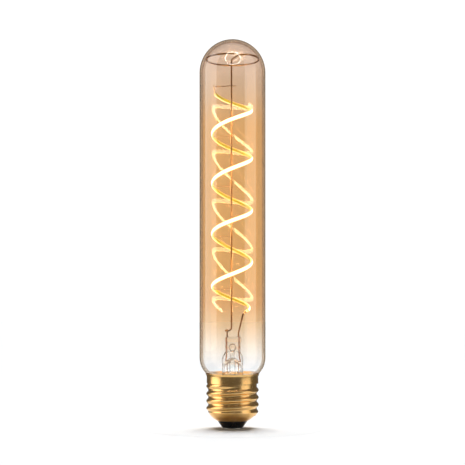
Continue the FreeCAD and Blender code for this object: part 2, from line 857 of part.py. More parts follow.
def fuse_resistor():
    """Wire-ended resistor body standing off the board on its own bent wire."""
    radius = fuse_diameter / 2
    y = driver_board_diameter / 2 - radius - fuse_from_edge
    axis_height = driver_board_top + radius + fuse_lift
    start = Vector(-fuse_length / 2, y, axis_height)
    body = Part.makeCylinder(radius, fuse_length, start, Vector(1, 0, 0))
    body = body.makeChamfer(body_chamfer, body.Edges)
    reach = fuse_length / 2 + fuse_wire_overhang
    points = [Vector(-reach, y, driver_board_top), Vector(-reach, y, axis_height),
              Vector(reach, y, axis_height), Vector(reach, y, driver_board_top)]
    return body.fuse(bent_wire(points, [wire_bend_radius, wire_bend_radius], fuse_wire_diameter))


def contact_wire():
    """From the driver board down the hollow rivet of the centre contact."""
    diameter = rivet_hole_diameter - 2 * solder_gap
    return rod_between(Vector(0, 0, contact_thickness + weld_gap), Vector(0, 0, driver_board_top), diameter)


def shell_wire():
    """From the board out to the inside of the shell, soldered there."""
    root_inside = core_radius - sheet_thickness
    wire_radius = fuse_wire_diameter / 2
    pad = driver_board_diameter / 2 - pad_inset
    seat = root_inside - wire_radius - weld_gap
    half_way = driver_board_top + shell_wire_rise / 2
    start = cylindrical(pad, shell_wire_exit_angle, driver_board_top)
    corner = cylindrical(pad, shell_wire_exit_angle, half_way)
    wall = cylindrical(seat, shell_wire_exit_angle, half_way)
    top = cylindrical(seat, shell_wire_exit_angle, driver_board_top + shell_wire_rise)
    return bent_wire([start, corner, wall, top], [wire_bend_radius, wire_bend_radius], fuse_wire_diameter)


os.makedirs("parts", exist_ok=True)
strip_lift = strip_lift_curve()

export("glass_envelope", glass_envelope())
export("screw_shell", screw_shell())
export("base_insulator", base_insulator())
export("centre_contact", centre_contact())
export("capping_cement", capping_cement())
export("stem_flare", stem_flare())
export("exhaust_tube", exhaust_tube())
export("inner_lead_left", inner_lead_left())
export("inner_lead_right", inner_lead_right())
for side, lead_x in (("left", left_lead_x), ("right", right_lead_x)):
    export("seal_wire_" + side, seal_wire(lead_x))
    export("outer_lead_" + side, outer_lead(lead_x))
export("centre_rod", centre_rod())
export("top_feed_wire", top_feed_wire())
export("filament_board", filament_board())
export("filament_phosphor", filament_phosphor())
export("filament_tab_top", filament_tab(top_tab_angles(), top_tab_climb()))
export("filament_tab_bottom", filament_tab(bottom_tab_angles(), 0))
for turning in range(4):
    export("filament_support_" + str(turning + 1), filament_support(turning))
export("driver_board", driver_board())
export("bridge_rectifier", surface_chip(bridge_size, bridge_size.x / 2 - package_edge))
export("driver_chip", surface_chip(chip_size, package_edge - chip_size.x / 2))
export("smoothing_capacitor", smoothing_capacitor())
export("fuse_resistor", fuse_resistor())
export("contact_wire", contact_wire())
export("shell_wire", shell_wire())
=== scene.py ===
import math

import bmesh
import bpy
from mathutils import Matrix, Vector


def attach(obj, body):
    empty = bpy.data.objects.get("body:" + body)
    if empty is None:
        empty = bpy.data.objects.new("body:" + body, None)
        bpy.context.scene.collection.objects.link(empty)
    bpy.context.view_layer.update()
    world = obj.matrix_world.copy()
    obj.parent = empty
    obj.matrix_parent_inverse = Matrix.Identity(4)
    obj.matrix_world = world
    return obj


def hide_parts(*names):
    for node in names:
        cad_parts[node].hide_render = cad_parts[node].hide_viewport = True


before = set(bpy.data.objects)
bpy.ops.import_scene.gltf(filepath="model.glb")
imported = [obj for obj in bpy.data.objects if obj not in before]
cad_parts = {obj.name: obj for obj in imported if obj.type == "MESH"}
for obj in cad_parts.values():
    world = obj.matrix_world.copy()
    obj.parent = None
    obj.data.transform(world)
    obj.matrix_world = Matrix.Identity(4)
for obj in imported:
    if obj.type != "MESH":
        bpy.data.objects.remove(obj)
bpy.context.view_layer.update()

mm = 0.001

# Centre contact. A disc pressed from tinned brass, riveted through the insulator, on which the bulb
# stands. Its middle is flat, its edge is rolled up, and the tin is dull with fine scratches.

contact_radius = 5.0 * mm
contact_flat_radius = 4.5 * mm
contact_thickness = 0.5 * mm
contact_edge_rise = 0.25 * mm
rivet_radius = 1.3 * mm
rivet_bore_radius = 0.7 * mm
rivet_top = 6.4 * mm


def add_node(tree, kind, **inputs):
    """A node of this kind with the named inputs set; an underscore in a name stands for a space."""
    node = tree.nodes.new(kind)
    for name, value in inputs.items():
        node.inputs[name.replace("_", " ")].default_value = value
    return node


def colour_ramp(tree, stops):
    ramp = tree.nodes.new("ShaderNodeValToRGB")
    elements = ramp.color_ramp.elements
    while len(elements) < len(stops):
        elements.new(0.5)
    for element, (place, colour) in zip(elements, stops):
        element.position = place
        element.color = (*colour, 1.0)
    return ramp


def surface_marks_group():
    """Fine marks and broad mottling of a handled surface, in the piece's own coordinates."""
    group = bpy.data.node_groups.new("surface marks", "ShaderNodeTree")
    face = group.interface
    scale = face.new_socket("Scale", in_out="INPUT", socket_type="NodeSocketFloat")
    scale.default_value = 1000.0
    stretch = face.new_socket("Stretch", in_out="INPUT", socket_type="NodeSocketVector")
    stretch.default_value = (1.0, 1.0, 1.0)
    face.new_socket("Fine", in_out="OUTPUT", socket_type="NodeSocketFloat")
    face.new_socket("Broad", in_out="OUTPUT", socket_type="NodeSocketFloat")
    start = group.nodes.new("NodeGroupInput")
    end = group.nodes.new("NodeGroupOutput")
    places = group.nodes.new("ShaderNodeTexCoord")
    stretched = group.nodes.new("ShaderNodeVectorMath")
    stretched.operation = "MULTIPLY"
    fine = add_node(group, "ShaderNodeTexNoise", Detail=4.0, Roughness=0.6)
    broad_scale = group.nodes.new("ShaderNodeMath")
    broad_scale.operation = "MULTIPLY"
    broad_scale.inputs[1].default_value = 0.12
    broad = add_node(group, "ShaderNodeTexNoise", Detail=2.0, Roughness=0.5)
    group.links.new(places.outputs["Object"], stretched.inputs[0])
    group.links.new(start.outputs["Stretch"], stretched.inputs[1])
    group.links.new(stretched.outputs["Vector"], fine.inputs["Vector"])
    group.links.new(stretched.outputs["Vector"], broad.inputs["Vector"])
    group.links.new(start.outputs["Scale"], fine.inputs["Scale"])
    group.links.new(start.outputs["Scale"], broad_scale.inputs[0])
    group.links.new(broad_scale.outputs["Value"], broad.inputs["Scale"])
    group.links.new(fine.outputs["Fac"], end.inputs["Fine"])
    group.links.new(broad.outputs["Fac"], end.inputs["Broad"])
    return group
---
**PROBLEM**.
Looking at the data above, return every line from the one with "for turning in" down to the one with "obj.parent = empty", exactly and inclusively.

**SOLUTION FOR THIS TASK**.
for turning in range(4):
    export("filament_support_" + str(turning + 1), filament_support(turning))
export("driver_board", driver_board())
export("bridge_rectifier", surface_chip(bridge_size, bridge_size.x / 2 - package_edge))
export("driver_chip", surface_chip(chip_size, package_edge - chip_size.x / 2))
export("smoothing_capacitor", smoothing_capacitor())
export("fuse_resistor", fuse_resistor())
export("contact_wire", contact_wire())
export("shell_wire", shell_wire())
=== scene.py ===
import math

import bmesh
import bpy
from mathutils import Matrix, Vector


def attach(obj, body):
    empty = bpy.data.objects.get("body:" + body)
    if empty is None:
        empty = bpy.data.objects.new("body:" + body, None)
        bpy.context.scene.collection.objects.link(empty)
    bpy.context.view_layer.update()
    world = obj.matrix_world.copy()
    obj.parent = empty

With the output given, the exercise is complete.